There was a useful quote from Ronald Zink of John Deere in the Industrial Internet of Things stream at the main conference, where he pointed out that “the key is to instrument everything – get the data first”, as it’s not until you have the data that you can start to discover the value. I’ve always thought that was a key differentiator between M2M and the Internet of Things. M2M is about data value that you can justify to your CEO before you get the money. The IoT is where it becomes cheap enough to instrument and get the data first before you can prove the value.
The conclusion from all of this, is that most of the industry doesn’t really know what it’s doing, which means that NB-IOT will take a lot longer to arrive. When it does, the technology won’t be supported by provisioning and data plans which make it any different from GPRS, so we’ll just see a gradual increase in deployment numbers.
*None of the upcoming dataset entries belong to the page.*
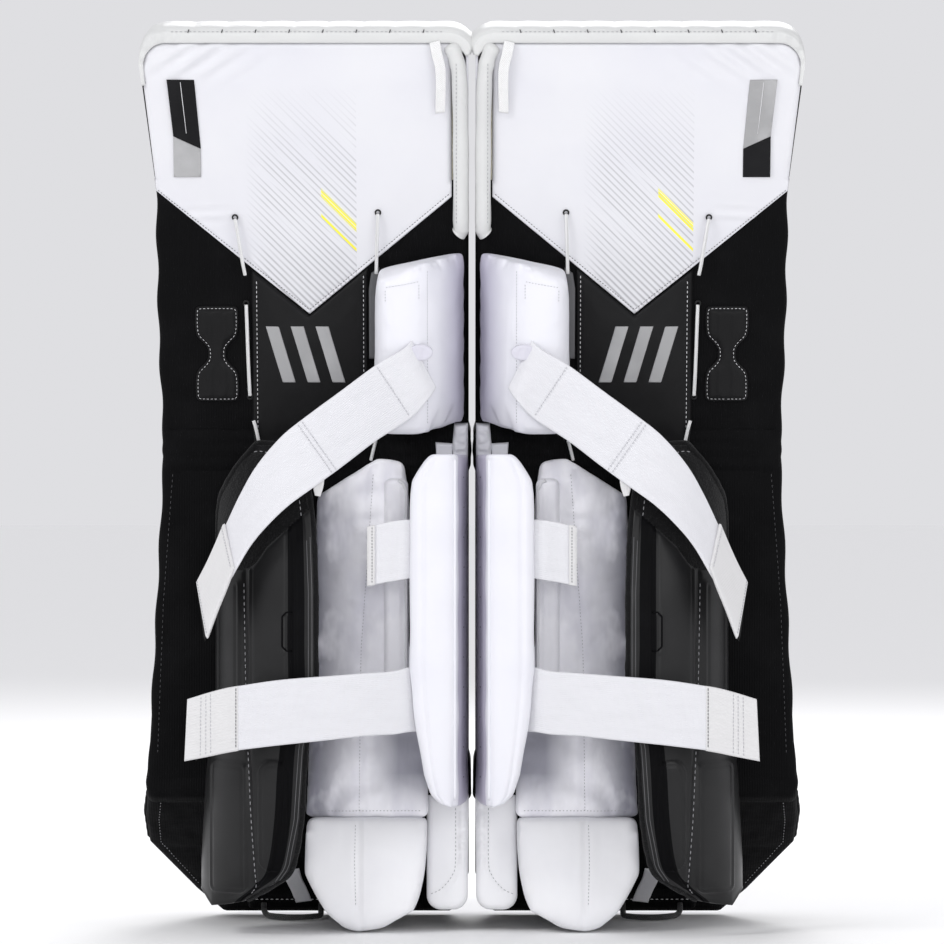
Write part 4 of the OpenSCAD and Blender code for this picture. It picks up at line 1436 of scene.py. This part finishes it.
def make_ankle_pad():
    points, faces = mesh_arrays(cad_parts["right_ankle_cover"].data)
    centre = (points.min(axis=0) + points.max(axis=0)) / 2
    size = points.max(axis=0) - points.min(axis=0)
    start = centre + (points - centre) * (1 - np.array([5.0, 5.0, 1.5]) / size)
    points, faces, uv = inflated((start, faces, np.zeros((len(points), 2))), voxel=5, pressure=4, cap=4.0)
    x, y, z = points.T
    seam = np.array([(95.4, 99), (96, 60), (95, 20), (93, 3)])
    flat = points[:, [0, 2]]
    behind = step(-8, -20, y - BACK_Y)
    sink = 2.2 * groove(distance(flat, seam), 1.8)
    puff = 0.6 * ripple(x, z, 24, 51) + 0.3 * ripple(x * 2, z, 12, 52)
    points = points - np.stack([0 * x, behind * (puff - sink), 0 * x], axis=1)
    points[:, 2] += np.minimum(9, 0.13 * np.abs(x - 95)) * (1 - step(0, 34, z))
    points[:, 2] = np.maximum(points[:, 2], 0.2)
    pad = (points, faces, uv)
    pair("ankle_pad", pad, ankle_lit_white, "shin", "smooth_white", ["ankle_cover"])
    skin = Surface(pad)
    rows = [skin.seam(shin, [(98.4, 92), (99, 60), (98, 22)], lift=0.1, start=-120)]
    stitched("ankle_stitches", rows, grey_thread, "shin", "smooth_white", length=1.6, gap=1.4, radius=0.28)


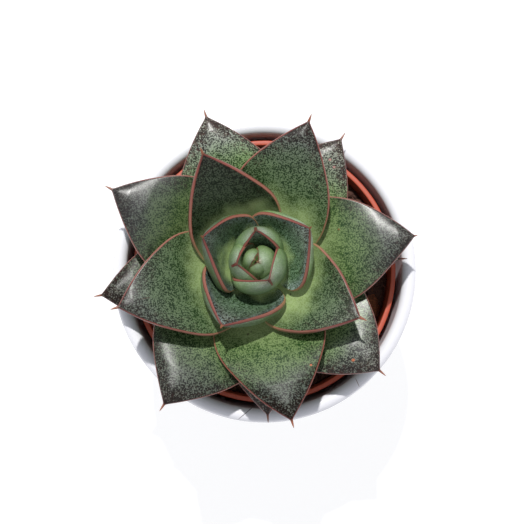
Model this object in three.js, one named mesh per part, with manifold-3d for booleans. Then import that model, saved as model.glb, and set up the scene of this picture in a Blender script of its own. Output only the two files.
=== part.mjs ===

In other words, it will be NB-M2M, not NB-IOT.
However, there is a part of me which is more hopeful. What NB-IOT needs in order to work is for one large network operator to make the right connections so it can be deployed at scale, backed by Government stimulus money to start instrumenting everything. If that were to occur, then it could take off relatively quickly. I doubt that will happen in Europe or the US, but it could happen in China or Korea. If it does, then the centre of IoT expertise will move East, probably closely followed by data analytics. If Western operators and technology companies want to keep any ownership of the Internet of Things they need to rapidly revisit their understanding of what NB-IOT is all about. It is not just bikes and Labradors.